More accurately, the All-Whites?
No real comment to make other than to note that we are not the only country and people struggling with race and all its manifestations and issues. And, that we are not the only country that has made progress but still has work to do. The work will get done, but it takes time and it is never fast enough.
The All-Blacks in 2025:

Better, definitely. Progress.
We spent time in Napier, a city devastated by an earthquake and then entirely rebuilt in the Art Deco style. We did a two-hour tour of the architecture. Very nice but gives you an idea of what there is to do in New Zealand.
Time at the hot springs and volcanoes…the North Island is a geologically active area. As a matter of fact, I think it fair to say that the only thing that has happened here in New Zealand over the past few hundred years were occasional earthquakes and volcanic eruptions.
If we had the trip to do over again, we’d skip the North Island entirely. Just not worth the effort. For sure, it was fun touring the sets of Lord of the Rings…the Shire is an actual location on a large farm out in the countryside. And this rekindled our interest in the Tolkien experience.
Fair to say that New Zealand has co-opted the entire Ring thing because so much of it was shot here in New Zealand. Much as the Italians have ridden Pinocchio for a hundred years, the Kiwis will be riding the Ring for the next hundred years. But its fine…the Ring cycle should not be orphaned with no country sponsor. Good to remember if your county has Hobbits as kind of the national character, you’re probably not welcoming Gucci and Hermes here for mega stores. And they haven’t.
So, the North Island, somewhat boring and ordinary, IMO.

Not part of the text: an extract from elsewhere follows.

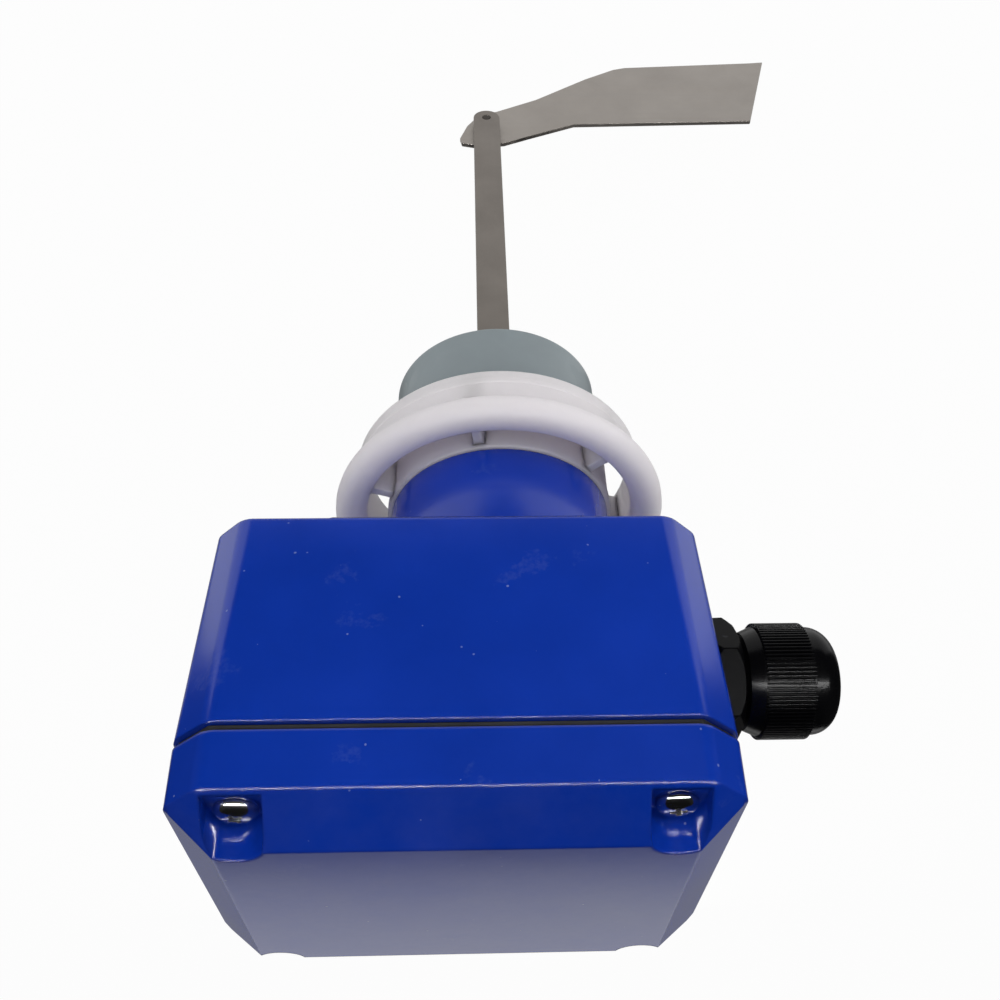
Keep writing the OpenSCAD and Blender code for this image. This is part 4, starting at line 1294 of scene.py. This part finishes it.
@dataclass
class SwitchGear:
    """Plates, motor, switches, terminals and leads inside the case."""

    soft: tuple[SoftRow, ...] = (
        (Body.HOUSING, "plate_zinc", {"mounting_plate": 0.2, "terminal_legs": 0.2, "terminal_tray": 0.2}),
        (Body.HOUSING, "screw_zinc", {"plate_screws": 0.15, "spring_posts": 0.15, "swing_stop": 0.15}),
        (Body.HOUSING, "screw_zinc", {"switch_screws": 0.12, "terminal_screws": 0.1, "tray_screws": 0.1}),
        (Body.HOUSING, "brass", {"pivot_bush": 0.15, "switch_terminals": 0.08, "earth_screw": 0.15}),
        (Body.HOUSING, "switch_plastic", {"switch_lower": 0.12, "switch_upper": 0.12}),
        (Body.HOUSING, "switch_plastic", {"terminal_block": 0.25}),
        (Body.DRIVE, "plate_zinc", {"swing_plate": 0.15}),
        (Body.DRIVE, "motor_metal", {"motor_gearbox": 0.3}),
        (Body.DRIVE, "screw_zinc", {"motor_screws": 0.15}),
        (Body.LOWER_LEVER, "sheet_steel", {"lever_lower": 0.06}),
        (Body.UPPER_LEVER, "sheet_steel", {"lever_upper": 0.06}),
        (Body.LOWER_PLUNGER, "plunger_plastic", {"plunger_lower": 0.15}),
        (Body.UPPER_PLUNGER, "plunger_plastic", {"plunger_upper": 0.15}),
    )
    can_r: float = 25.0
    can_low: float = 69.4
    can_high: float = 83.4
    spring: tuple[float, ...] = (38.0, -20.8, -6.8, 66.5, 2.2)
    spring_turns: int = 9
    wire_r: float = 0.35
    lead_r: float = 0.75
    switch_x: float = 38.45
    switch_l: float = 19.8
    board_z: float = 87.4
    block_x: float = -19.8
    block_half: float = 21.0
    pole: float = 7.0

    def _motor_can(self) -> Mesh:
        """Makes the drawn motor can with its rolled rim and lead outlet.

        Returns:
            Its mesh.
        """
        rim, wall, low, high = self.can_r, self.can_r - 0.4, self.can_low, self.can_high
        dish, outlet_r = high - 0.4, 4
        outline: list[Point] = [
            (0, low, 0), (rim - 0.3, low, 0.2), (rim, low + 0.5, 0.2), (rim, low + 1.6, 0.2),
            (wall, low + 2.0, 0.2), (wall, high - 2.0, 0.4), (rim - 2.0, high, 0.7), (rim - 6.0, high, 0.1),
            (rim - 6.4, dish, 0.1), (7.0, dish, 0.1), (6.6, high, 0.1), (0, high, 0),
        ]
        can = placed(turned(outline, 96), Matrix.Translation((CASE_X * MM, 0, 0)))
        foot, top = high - 0.6, high + 2
        outlet = turned([(0, foot, 0), (outlet_r, foot, 0.3), (outlet_r, top, 0.5), (0, top, 0)], 32)
        return joined([can, outlet])

    def _spring_route(self) -> list[Point]:
        """Gives the return spring's wire: a hook, the turns and a hook.

        Returns:
            The points of its route in millimetres.
        """
        x, y0, y1, z, r = self.spring
        hook = r + 0.4
        coil = y1 - y0 - 2 * hook
        coil_steps = self.spring_turns * 24
        route: list[Point] = []
        for turn in range(180, 0, -15):
            a = math.radians(turn)
            route.append((x, y0 + hook - hook * math.sin(a), z + hook * math.cos(a)))
        for k in range(coil_steps + 1):
            a = math.radians(k * 15)
            route.append((x + r * math.sin(a), y0 + hook + coil * k / coil_steps, z + r * math.cos(a)))
        for turn in range(15, 195, 15):
            a = math.radians(turn)
            route.append((x, y1 - hook + hook * math.sin(a), z + hook * math.cos(a)))
        return route

    def _leads(self) -> tuple[list[list[Point]], list[list[Point]]]:
        """Gives the routes of the switch leads and of the motor leads.

        Returns:
            The switches' routes and the motor's routes, in millimetres.
        """
        board, block_x, side_y = self.board_z, self.block_x, 24.7
        switches = []
        for i in range(3):
            x = self.switch_x + self.switch_l * (0.14 + 0.36 * i)
            pole_y = self.block_half - (i + 0.5) * self.pole
            rise = board + 2.6 * i
            switches.append(
                [
                    (x, side_y - 1.25, 74.5), (x, side_y, 77.3), (x - 3, side_y, rise),
                    (CASE_X, side_y, rise), (-6 - 2 * i, pole_y + 4, board + 6), (block_x, pole_y, board + 5),
                ]
            )
        motor = []
        for i in range(2):
            pole_y = (i + 0.5) * self.pole - self.block_half
            side = 2.4 * i - 1.2
            motor.append(
                [
                    (0, side, 85.7), (0, side, 89.4), (-5, pole_y / 2, 93.4), (-12, pole_y, board + 7),
                    (block_x, pole_y, board + 5),
                ]
            )
        return switches, motor

    def build(self, maker: Maker) -> None:
        """Makes the plates and switches, then the motor, the spring and the leads.

        Args:
            maker: Turns the meshes into pieces.
        """
        for row in self.soft:
            maker.soften(*row)
        maker.piece(self._motor_can(), "motor_can_drawn", Body.DRIVE, "motor_metal", ["motor_can"])
        wire = tube_along(self._spring_route(), self.wire_r)
        spring = maker.piece(wire, "return_spring_wire", None, "bearing_steel", ["return_spring"])
        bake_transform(spring)
        for routes, kind, tone in zip(self._leads(), ("switch", "motor"), ("red", "blue")):
            leads = joined([tube_along(smooth_route(route), self.lead_r) for route in routes])
            maker.piece(leads, f"{kind}_leads_{tone}", Body.HOUSING, f"{tone}_lead", [f"{kind}_leads"])


@dataclass
class Studio:
    """Pale floor, soft lamps, a dark side behind the camera, and the photograph's view."""

    floor_z: float = -0.235
    floor_half: float = 4.0
    white_share: float = 0.97
    camera_at: Point = (0.0086, -0.2077, 0.1827)
    right: Point = (-0.99943, -0.0215, 0.02584)
    down: Point = (0.00616, 0.638, 0.76961)
    forward: Point = (-0.03305, 0.76957, -0.63796)
    lens: float = 37.33
    around: float = 0.62
    overhead: float = 0.06
    strip: float = 90.0
    lamp_size: float = 0.5
    strip_half: float = 0.54

    def _camera(self) -> None:
        """Sets the camera as the photograph was taken, with the lid at the lower edge."""
        data = bpy.data.cameras.new("photo view")
        data.lens = self.lens
        data.sensor_width = 36.0
        data.clip_start = 0.005
        camera = linked("photo view", data)
        turn = Matrix((Vector(self.right), -Vector(self.down), -Vector(self.forward))).transposed()
        camera.matrix_world = Matrix.Translation(self.camera_at) @ turn.to_4x4()
        bpy.context.scene.camera = camera

    def _cloth(self, name: str, level: float) -> Material:
        """Makes an evenly lit cloth for reflections, as bright as the level says.

        Args:
            name: Name of the material.
            level: Its brightness.

        Returns:
            The material.
        """
        cloth = bpy.data.materials.new(name)
        cloth.use_nodes = True
        tree = cloth.node_tree
        glow = add_node(tree, "ShaderNodeEmission", {"Color": WHITE, "Strength": level})
        tree.links.new(glow.outputs[0], tree.nodes["Material Output"].inputs[0])
        return cloth

    def _pale_floor(self) -> Material:
        """Makes the floor, which the camera and reflections see as white with a faint shadow.

        Returns:
            The material.
        """
        floor = bpy.data.materials.new("Pale floor")
        floor.use_nodes = True
        tree = floor.node_tree
        shader = tree.nodes["Principled BSDF"]
        shader.inputs["Base Color"].default_value = (0.9, 0.9, 0.9, 1.0)
        shader.inputs["Roughness"].default_value = 0.95
        shader.inputs["Specular IOR Level"].default_value = 0.0
        white = add_node(tree, "ShaderNodeEmission", {"Color": WHITE, "Strength": 1.0})
        share = times(self._seen(tree), self.white_share)
        both = add_node(tree, "ShaderNodeMixShader", {0: share, 1: shader.outputs[0], 2: white.outputs[0]})
        tree.links.new(both.outputs[0], tree.nodes["Material Output"].inputs[0])
        return floor

    def _seen(self, tree: Tree) -> Socket:
        """Gives 1 for rays of the camera, of reflections and through glass, and 0 for others.

        Args:
            tree: The tree that gets the mask.

        Returns:
            The mask's socket.
        """
        rays = add_node(tree, "ShaderNodeLightPath")
        seen = arithmetic("MAXIMUM", rays.outputs["Is Camera Ray"], rays.outputs["Is Glossy Ray"])
        return arithmetic("MAXIMUM", seen, rays.outputs["Is Transmission Ray"])

    def _sheet(self, name: str, low: Point, high: Point, cloth: Material) -> Thing:
        """Makes one flat sheet of the studio between two corners that share one coordinate.

        Args:
            name: Its name.
            low: Its first corner.
            high: The corner opposite.
            cloth: Its material.

        Returns:
            The sheet.
        """
        first, second = (axis for axis in range(3) if low[axis] != high[axis])
        corners = [Vector(low) for _ in range(4)]
        for corner in corners[1:3]:
            corner[first] = high[first]
        for corner in corners[2:]:
            corner[second] = high[second]
        bm = bmesh.new()
        bm.faces.new([bm.verts.new(corner) for corner in corners])
        obj = as_object(bm, name)
        obj.data.materials.append(cloth)
        return obj

    def _lamp(self, name: str, at: Point, power: float, mirrored: bool = True) -> None:
        """Hangs a square soft lamp that looks at the origin.

        Args:
            name: Its name.
            at: Where it hangs.
            power: Its power in watts.
            mirrored: Whether reflections show it.
        """
        data = bpy.data.lights.new(name, "AREA")
        data.size = self.lamp_size
        data.energy = power
        lamp = linked(name, data)
        aim = (-Vector(at)).to_track_quat("-Z", "Y")
        lamp.matrix_world = Matrix.Translation(at) @ aim.to_matrix().to_4x4()
        lamp.visible_glossy = mirrored

    def _world(self) -> None:
        """Lights softly from all sides, less from above, and shows white to camera and reflections."""
        world = bpy.data.worlds.new("studio")
        bpy.context.scene.world = world
        world.use_nodes = True
        tree = world.node_tree
        ground = tree.nodes["Background"]
        place = add_node(tree, "ShaderNodeTexCoord").outputs["Generated"]
        height = add_node(tree, "ShaderNodeSeparateXYZ", {0: place}).outputs["Z"]
        lit = spread(height, 0.2, 0.65, self.around, self.overhead)
        strength = arithmetic("MAXIMUM", lit, self._seen(tree))
        ground.inputs["Color"].default_value = WHITE
        tree.links.new(strength, ground.inputs["Strength"])

    def _cloths(self) -> None:
        """Hangs what only reflections see: dark cloths all round and a bright strip over the camera."""
        z, top, front, side, back = self.floor_z, 0.75, -0.34, 0.55, 0.8
        low, near, half = z + 0.01, front + 0.01, self.strip_half
        sill, low_y, rear_y, rear_top = 0.42, 0.12, 0.79, 0.2
        dark = self._cloth("Dark cloth", 0.006)
        grey = self._cloth("Grey cloth", 0.015)
        pale = self._cloth("Pale cloth", 0.27)
        strip = self._cloth("Bright strip", self.strip)
        sheets = [
            ("front cloth", (-side, front, z), (side, front, top), dark),
            ("upper cloth", (-side, front, top), (side, back, top), dark),
            ("back cloth", (-side, back, sill), (side, back, top), dark),
            ("left cloth", (-side, front, z), (-side, back, top), grey),
            ("right cloth", (side, front, z), (side, back, top), grey),
            ("low cloth", (-side, low_y, low), (side, back, low), pale),
            ("rear cloth", (-side, rear_y, z), (side, rear_y, rear_top), pale),
            ("bright strip", (-half, near, 0.3), (half, near, 0.315), strip),
            ("thin strip", (-half, near, 0.37), (half, near, 0.377), strip),
        ]
        for name, start, end, cloth in sheets:
            sheet = self._sheet(name, start, end, cloth)
            for use in ("camera", "diffuse", "shadow", "transmission"):
                setattr(sheet, f"visible_{use}", False)

    def build(self) -> None:
        """Sets camera, floor, dark cloths, lamps and world."""
        self._camera()
        wide = self.floor_half
        self._sheet("floor", (-wide, -wide, self.floor_z), (wide, wide, self.floor_z), self._pale_floor())
        self._cloths()
        self._lamp("key", (-0.25, -0.95, 0.12), 2.5)
        self._lamp("upper", (0.2, -0.7, 0.7), 1.9)
        self._lamp("fill", (0.0, 1.1, -0.12), 2.5)
        self._lamp("left", (-0.9, -0.2, 0.0), 1.9, mirrored=False)
        self._lamp("right", (0.9, -0.2, 0.0), 1.1, mirrored=False)
        self._world()
        bpy.context.scene.view_settings.view_transform = "Standard"


def main() -> None:
    """Builds the studio and each sub-assembly in order."""
    logging.basicConfig(level=logging.INFO, format="%(relativeCreated)7d ms %(message)s")
    maker = Maker()
    Studio().build()
    for assembly in (
        Casting("housing_base", "case_casting", Body.HOUSING, 70.5, 82.4),
        Casting("lid", "lid_casting", Body.COVER, 101.15, 83.0),
        LidScrews(),
        GripNut(),
        SteelSocket(),
        CableGland(),
        ShaftLine(),
        SwitchGear(),
    ):
        assembly.build(maker)
    LOG.info("%d pieces made", maker.count)


if __name__ == "__main__":
    main()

New Zealand is what I would call a non-aspirational country. Comfortable to be sure. Friendly people very laid back and easy. But the median wage here is $30,000 and that is reduced via taxes and fees and so forth. Taxes peak at 39% at incomes over $100,000, and as you would probably guess, pretty much everything is provided by the government. The usual…health care, education…
So, its capitalist, but the capitalist oomph just doesn’t exist here…diluted with a veneer of Socialist nanny cooing. To be clear, that’s not a strong condemnation, but it sure isn’t for everyone (I raise my hand).
New Zealand exports butter and milk and imports crude oil and petroleum products. That’s not a fair fight, economically speaking. The Kiwi is roughly 57 cents to the US Dollar, so the currency gap is no doubt a result in part of that imbalance in trade. They are building a tourist business (Frodo and all) and that helps, but the economy and the people and the cities seem to lack, I don’t know…zip? Things don’t ‘jump’ here.
That’s fine if that is what you like. Me, I’d go bonkers it in a few weeks, so put me down for “Not moving to New Zealand.”
We have relocated to the South Island now and I’m writing this from Christchurch, a city of 400,000. We have a 10-hour tour tomorrow (that presses against mild punishment) but hopefully the guide will have English as a first language. You can’t always count on that.
The South Island is reputed to have wonderful, world-class vistas and scenery and we are very much looking forward to that. I really want to like New Zealand but I need New Zealand’s help to get there.
But you know, you can’t live your life visiting a spectacular mountain over and over again. There’s got to be more, at least for me.
Thus, I wonder…James Cameron has moved here. I have no clue why.